WHAT TO DO: Write out exactly the lines from the line with "for piece, solid" through the line with "obj.parent = None", both ends included, and no other line.

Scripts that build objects
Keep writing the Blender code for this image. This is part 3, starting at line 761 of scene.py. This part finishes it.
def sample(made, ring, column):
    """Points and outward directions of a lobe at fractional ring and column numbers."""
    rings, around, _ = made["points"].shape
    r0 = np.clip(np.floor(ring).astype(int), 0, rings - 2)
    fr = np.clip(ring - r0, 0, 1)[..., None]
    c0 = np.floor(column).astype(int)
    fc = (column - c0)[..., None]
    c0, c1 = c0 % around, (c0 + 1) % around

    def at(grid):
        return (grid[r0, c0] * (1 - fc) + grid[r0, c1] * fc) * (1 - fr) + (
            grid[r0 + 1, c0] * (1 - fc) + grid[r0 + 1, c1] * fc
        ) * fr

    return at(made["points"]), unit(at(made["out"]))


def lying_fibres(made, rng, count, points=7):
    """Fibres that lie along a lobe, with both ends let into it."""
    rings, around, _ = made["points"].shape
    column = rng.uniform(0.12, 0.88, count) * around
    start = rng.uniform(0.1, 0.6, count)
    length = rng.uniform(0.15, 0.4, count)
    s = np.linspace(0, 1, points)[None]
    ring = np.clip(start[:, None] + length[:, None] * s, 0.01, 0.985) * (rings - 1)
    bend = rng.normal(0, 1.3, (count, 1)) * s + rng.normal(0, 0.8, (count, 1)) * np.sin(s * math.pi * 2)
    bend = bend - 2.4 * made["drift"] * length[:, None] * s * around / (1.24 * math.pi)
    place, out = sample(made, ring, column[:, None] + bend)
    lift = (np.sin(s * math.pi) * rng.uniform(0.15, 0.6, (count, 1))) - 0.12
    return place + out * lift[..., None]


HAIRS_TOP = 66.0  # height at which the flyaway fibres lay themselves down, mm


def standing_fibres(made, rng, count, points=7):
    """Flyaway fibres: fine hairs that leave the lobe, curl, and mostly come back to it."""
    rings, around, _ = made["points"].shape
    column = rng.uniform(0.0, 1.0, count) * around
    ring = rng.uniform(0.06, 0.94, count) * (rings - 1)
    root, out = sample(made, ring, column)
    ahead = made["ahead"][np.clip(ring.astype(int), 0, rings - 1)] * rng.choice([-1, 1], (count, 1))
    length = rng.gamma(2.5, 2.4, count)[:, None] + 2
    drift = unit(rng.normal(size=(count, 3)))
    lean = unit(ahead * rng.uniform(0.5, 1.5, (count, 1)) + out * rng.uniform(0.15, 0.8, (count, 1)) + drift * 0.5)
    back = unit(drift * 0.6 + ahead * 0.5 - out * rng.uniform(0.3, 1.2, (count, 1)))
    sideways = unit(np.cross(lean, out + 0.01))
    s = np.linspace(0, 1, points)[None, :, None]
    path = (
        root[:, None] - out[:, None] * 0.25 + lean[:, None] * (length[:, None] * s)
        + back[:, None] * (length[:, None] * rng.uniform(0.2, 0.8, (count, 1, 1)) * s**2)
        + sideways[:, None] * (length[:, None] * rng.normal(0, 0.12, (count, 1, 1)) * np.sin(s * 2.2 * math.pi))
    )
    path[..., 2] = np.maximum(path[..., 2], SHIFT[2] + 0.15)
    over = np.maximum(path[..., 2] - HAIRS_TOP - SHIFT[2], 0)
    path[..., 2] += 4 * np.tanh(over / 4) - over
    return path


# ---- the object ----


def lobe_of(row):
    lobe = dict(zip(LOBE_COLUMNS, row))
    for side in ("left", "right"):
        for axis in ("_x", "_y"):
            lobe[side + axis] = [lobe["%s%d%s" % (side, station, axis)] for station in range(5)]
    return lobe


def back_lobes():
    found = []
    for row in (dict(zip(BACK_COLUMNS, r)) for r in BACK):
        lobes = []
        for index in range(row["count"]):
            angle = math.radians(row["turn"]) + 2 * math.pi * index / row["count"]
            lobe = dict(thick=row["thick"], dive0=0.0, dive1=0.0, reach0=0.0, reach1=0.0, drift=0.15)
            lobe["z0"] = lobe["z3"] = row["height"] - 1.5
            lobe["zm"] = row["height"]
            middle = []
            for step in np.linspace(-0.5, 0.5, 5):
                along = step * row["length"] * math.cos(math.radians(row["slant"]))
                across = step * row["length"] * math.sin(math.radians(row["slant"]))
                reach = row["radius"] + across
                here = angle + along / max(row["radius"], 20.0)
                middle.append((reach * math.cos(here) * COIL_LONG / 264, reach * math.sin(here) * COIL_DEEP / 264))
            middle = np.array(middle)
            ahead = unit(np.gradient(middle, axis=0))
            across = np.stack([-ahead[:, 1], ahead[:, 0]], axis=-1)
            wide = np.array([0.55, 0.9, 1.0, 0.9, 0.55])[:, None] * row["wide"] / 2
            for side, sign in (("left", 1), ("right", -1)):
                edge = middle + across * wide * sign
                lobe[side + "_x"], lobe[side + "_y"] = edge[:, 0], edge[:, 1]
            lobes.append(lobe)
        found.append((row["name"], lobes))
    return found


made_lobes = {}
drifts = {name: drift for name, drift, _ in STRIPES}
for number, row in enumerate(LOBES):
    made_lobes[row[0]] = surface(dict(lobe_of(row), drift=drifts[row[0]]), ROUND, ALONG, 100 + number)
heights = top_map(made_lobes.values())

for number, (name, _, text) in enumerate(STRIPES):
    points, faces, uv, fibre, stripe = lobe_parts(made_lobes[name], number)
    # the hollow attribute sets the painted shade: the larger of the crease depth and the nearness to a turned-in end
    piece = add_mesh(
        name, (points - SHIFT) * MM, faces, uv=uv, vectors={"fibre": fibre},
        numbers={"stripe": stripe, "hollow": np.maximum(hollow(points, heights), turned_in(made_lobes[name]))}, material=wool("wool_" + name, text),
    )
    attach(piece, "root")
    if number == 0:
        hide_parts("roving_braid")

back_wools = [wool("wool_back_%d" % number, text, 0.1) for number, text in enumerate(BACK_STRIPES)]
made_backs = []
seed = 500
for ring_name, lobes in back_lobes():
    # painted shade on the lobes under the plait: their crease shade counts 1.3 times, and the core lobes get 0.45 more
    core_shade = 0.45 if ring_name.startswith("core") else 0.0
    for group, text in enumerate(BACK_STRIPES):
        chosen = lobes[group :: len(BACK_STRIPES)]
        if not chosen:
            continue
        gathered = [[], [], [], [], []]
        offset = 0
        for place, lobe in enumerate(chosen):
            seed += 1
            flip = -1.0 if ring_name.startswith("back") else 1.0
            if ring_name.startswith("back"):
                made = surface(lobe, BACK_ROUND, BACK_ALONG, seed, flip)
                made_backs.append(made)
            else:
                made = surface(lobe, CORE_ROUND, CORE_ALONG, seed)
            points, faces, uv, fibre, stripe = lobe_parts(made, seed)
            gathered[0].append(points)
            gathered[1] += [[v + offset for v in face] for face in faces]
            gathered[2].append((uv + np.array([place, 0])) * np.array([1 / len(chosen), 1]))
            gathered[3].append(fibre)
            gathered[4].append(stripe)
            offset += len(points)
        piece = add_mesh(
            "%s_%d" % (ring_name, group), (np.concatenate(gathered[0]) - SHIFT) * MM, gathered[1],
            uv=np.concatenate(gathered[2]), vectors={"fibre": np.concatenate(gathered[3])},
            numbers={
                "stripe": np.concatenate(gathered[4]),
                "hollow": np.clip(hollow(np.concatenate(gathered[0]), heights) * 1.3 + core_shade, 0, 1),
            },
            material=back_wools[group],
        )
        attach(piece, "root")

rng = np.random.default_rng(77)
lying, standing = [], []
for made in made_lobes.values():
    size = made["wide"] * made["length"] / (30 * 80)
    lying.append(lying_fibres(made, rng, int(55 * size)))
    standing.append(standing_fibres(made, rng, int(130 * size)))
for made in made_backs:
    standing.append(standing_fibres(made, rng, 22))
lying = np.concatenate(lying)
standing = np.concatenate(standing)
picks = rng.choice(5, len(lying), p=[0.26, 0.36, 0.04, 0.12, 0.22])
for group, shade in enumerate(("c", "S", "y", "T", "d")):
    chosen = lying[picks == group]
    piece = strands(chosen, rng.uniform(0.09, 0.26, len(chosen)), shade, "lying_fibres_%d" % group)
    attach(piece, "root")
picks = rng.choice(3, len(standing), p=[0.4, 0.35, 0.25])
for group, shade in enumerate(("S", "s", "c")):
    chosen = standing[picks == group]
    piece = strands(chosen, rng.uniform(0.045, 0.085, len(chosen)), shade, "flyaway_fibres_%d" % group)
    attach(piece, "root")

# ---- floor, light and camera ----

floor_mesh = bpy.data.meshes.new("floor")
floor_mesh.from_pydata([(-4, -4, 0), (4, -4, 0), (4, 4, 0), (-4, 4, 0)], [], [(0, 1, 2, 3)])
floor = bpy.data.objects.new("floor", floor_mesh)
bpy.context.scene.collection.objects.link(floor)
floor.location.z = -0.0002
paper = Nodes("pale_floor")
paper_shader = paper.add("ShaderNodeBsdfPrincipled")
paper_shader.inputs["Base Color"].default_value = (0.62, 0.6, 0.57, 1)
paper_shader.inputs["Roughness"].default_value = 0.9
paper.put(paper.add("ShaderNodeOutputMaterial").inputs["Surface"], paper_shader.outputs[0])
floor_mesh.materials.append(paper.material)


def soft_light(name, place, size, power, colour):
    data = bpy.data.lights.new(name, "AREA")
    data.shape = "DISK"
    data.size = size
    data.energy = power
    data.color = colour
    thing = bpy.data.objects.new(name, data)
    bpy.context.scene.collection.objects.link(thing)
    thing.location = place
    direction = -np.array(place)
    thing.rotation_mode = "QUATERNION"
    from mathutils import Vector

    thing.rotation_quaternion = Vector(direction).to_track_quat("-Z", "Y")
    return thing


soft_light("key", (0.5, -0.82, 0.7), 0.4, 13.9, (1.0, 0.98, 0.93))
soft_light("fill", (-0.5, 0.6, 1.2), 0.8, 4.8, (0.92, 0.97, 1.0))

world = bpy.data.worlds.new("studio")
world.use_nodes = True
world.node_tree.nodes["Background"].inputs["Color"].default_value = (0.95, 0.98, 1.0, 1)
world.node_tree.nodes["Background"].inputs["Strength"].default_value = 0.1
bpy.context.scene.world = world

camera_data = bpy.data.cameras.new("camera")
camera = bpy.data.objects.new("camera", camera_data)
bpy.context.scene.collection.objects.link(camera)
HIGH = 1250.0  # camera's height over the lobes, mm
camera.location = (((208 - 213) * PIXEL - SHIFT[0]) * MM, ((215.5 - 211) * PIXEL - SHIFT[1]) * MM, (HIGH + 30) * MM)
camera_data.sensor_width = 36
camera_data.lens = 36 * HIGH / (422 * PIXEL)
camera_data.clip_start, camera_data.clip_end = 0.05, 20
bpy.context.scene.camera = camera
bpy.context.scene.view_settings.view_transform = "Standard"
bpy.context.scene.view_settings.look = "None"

...

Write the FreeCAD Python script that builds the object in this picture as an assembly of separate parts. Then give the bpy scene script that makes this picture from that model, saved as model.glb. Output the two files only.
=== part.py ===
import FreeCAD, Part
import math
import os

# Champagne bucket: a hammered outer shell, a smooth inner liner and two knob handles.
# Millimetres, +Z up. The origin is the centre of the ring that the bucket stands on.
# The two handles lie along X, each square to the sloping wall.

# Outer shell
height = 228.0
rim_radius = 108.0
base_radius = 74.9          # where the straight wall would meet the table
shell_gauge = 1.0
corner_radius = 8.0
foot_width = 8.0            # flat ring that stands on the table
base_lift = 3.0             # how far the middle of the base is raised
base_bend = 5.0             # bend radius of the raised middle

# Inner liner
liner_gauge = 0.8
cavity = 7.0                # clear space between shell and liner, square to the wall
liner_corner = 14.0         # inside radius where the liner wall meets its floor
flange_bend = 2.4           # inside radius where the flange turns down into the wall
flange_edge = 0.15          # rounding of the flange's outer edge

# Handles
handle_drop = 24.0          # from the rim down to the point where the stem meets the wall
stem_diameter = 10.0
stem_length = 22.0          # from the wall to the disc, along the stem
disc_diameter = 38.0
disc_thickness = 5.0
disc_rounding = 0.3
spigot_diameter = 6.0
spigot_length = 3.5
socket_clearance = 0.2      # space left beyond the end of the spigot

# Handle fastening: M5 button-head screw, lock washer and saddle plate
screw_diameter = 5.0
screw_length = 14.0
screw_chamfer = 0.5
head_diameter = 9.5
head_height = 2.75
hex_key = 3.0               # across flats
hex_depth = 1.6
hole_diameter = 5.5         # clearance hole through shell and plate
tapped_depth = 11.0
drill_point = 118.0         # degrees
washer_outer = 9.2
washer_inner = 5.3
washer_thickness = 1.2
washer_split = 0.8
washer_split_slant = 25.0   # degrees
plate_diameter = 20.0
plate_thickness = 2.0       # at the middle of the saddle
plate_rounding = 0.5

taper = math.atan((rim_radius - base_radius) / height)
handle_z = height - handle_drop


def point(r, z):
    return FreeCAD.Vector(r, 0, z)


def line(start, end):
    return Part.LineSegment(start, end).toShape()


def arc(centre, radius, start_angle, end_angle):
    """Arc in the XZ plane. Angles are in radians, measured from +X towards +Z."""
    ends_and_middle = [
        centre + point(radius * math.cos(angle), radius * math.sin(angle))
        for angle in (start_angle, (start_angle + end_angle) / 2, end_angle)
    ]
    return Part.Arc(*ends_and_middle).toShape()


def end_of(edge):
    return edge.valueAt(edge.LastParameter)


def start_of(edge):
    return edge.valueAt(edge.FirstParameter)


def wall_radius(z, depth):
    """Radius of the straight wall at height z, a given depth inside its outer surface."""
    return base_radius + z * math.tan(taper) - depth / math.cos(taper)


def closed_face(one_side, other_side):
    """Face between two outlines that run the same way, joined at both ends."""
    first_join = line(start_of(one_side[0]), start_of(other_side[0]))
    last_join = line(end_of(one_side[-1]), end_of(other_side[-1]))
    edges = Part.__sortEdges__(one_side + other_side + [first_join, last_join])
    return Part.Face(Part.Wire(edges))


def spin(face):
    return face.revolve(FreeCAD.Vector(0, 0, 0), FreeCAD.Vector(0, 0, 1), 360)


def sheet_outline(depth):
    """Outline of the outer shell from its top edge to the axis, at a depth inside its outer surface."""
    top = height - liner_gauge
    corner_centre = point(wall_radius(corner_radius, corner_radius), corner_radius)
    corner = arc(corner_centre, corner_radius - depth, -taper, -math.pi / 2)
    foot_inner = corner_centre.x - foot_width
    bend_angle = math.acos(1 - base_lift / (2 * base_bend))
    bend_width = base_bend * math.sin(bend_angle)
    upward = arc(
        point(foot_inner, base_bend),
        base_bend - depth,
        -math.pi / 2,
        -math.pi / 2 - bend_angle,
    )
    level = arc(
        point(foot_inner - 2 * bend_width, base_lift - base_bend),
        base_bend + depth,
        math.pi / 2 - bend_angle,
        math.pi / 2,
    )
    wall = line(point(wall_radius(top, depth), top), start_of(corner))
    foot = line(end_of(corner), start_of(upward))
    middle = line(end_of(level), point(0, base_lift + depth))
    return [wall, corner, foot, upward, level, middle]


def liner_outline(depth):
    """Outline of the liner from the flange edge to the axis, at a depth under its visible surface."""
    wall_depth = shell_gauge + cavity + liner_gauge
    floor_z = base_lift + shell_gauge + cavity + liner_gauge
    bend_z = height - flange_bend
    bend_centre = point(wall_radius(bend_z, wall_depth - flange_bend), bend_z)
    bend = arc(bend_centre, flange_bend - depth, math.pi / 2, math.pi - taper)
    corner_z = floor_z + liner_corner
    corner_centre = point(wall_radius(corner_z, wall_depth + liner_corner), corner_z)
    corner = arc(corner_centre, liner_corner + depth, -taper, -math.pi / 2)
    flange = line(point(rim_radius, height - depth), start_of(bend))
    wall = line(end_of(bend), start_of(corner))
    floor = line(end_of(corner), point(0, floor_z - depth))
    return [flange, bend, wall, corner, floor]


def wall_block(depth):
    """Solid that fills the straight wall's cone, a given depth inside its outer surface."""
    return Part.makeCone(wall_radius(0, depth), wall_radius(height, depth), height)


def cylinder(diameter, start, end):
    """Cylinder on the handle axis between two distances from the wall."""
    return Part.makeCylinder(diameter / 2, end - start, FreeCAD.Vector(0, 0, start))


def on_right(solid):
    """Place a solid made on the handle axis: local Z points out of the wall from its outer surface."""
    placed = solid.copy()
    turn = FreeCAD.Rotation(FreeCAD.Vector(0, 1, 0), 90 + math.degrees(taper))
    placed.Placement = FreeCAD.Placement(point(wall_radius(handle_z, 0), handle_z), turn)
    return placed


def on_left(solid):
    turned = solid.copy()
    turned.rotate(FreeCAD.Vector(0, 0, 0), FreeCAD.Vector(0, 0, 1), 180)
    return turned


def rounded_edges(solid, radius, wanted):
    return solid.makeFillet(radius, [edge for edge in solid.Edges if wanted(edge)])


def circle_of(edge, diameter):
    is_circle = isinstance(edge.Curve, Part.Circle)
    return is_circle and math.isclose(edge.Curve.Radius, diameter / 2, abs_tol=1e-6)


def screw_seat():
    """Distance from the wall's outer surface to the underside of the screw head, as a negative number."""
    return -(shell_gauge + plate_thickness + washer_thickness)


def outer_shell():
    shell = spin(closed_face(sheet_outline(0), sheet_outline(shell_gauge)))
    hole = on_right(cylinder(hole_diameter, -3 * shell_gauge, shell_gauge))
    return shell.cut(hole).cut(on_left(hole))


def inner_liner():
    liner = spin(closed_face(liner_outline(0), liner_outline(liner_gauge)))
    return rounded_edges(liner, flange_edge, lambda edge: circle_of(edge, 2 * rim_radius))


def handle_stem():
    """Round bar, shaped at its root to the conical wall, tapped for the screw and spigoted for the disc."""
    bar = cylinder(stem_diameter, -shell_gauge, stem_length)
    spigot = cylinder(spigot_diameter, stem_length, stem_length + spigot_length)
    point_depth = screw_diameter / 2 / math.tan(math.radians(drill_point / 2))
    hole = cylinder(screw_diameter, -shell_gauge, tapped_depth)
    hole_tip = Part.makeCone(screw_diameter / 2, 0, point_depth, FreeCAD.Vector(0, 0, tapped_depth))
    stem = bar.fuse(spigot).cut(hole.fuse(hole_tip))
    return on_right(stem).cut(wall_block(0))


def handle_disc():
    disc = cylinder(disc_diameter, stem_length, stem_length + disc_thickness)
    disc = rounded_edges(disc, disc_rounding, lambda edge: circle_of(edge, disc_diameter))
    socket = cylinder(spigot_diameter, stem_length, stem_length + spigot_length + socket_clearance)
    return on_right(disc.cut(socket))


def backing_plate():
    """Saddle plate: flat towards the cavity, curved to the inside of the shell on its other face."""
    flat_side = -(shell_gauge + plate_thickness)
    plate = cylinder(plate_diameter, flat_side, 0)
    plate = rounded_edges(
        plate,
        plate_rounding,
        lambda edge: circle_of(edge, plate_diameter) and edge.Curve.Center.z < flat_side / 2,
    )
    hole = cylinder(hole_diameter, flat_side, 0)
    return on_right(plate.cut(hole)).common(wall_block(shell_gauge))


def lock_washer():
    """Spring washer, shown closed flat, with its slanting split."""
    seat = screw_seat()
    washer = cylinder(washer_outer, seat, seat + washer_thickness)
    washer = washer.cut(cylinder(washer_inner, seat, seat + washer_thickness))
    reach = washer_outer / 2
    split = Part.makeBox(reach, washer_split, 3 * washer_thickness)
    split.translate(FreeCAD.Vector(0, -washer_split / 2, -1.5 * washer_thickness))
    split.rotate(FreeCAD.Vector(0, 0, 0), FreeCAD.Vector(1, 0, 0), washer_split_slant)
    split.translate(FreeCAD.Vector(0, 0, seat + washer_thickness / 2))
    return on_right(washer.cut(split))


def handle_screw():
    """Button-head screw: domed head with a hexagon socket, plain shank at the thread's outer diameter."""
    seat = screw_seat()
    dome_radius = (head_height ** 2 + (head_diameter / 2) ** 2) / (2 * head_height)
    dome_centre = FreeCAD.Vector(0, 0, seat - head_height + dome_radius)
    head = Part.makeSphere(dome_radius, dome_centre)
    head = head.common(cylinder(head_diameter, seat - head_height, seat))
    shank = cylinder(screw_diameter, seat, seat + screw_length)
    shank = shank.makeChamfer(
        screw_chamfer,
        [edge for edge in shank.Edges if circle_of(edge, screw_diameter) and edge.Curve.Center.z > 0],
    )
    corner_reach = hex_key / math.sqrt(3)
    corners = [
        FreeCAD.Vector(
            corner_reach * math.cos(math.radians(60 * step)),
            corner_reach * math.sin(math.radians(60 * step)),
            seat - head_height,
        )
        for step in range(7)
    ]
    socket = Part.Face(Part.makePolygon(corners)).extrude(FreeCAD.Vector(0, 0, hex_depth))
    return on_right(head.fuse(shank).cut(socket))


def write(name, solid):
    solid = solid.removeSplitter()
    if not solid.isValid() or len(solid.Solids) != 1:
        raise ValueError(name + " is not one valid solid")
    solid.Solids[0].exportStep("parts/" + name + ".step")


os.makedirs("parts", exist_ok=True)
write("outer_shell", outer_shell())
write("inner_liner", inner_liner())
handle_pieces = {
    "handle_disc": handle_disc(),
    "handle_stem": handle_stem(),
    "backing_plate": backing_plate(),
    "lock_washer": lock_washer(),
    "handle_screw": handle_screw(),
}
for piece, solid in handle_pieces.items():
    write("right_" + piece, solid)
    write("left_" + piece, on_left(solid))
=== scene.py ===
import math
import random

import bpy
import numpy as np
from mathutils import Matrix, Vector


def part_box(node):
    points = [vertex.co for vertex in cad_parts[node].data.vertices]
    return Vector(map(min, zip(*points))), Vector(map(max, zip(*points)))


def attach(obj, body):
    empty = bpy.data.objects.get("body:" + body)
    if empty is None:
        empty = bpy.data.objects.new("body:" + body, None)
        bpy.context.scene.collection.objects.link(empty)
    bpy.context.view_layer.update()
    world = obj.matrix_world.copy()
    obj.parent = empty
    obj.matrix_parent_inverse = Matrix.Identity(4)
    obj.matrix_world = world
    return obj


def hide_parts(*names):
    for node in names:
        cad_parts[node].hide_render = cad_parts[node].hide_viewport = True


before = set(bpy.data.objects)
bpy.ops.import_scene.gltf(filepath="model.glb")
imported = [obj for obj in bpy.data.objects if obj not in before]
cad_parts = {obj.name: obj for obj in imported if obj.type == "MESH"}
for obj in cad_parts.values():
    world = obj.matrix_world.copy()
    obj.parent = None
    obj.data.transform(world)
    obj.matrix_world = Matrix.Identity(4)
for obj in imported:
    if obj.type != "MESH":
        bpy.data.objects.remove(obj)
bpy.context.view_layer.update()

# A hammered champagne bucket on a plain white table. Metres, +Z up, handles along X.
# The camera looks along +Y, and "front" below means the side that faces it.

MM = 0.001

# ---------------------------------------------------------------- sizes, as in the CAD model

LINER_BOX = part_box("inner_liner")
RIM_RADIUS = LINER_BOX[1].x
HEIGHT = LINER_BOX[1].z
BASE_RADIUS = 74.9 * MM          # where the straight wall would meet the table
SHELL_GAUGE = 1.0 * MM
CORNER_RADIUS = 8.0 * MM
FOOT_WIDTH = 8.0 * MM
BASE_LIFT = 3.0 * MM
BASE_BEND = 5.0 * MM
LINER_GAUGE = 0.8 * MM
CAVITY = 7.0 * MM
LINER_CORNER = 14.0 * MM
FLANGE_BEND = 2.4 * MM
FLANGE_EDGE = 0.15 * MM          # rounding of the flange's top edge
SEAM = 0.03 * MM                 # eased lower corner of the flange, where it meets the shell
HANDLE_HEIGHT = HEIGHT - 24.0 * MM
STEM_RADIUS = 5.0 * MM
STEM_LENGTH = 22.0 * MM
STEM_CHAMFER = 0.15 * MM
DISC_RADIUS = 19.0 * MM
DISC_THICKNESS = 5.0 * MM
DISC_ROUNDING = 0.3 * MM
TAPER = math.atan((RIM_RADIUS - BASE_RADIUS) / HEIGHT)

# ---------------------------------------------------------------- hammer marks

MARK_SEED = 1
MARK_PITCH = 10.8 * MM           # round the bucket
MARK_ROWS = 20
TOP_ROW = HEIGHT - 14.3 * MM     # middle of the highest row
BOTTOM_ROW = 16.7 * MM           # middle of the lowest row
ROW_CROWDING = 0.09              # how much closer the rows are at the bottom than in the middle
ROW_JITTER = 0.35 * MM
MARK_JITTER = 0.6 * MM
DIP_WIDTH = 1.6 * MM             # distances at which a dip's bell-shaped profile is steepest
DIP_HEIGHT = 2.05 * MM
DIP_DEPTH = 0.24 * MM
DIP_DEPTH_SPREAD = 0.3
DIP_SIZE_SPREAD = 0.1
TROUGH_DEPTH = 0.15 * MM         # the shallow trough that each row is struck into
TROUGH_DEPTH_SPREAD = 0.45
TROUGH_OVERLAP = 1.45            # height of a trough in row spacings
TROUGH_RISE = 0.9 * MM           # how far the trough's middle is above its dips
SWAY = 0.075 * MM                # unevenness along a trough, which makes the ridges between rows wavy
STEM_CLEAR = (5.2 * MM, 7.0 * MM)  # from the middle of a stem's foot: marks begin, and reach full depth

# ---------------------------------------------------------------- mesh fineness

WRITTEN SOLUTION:
for piece, solid in handle_pieces.items():
    write("right_" + piece, solid)
    write("left_" + piece, on_left(solid))
=== scene.py ===
import math
import random

import bpy
import numpy as np
from mathutils import Matrix, Vector


def part_box(node):
    points = [vertex.co for vertex in cad_parts[node].data.vertices]
    return Vector(map(min, zip(*points))), Vector(map(max, zip(*points)))


def attach(obj, body):
    empty = bpy.data.objects.get("body:" + body)
    if empty is None:
        empty = bpy.data.objects.new("body:" + body, None)
        bpy.context.scene.collection.objects.link(empty)
    bpy.context.view_layer.update()
    world = obj.matrix_world.copy()
    obj.parent = empty
    obj.matrix_parent_inverse = Matrix.Identity(4)
    obj.matrix_world = world
    return obj


def hide_parts(*names):
    for node in names:
        cad_parts[node].hide_render = cad_parts[node].hide_viewport = True


before = set(bpy.data.objects)
bpy.ops.import_scene.gltf(filepath="model.glb")
imported = [obj for obj in bpy.data.objects if obj not in before]
cad_parts = {obj.name: obj for obj in imported if obj.type == "MESH"}
for obj in cad_parts.values():
    world = obj.matrix_world.copy()
    obj.parent = None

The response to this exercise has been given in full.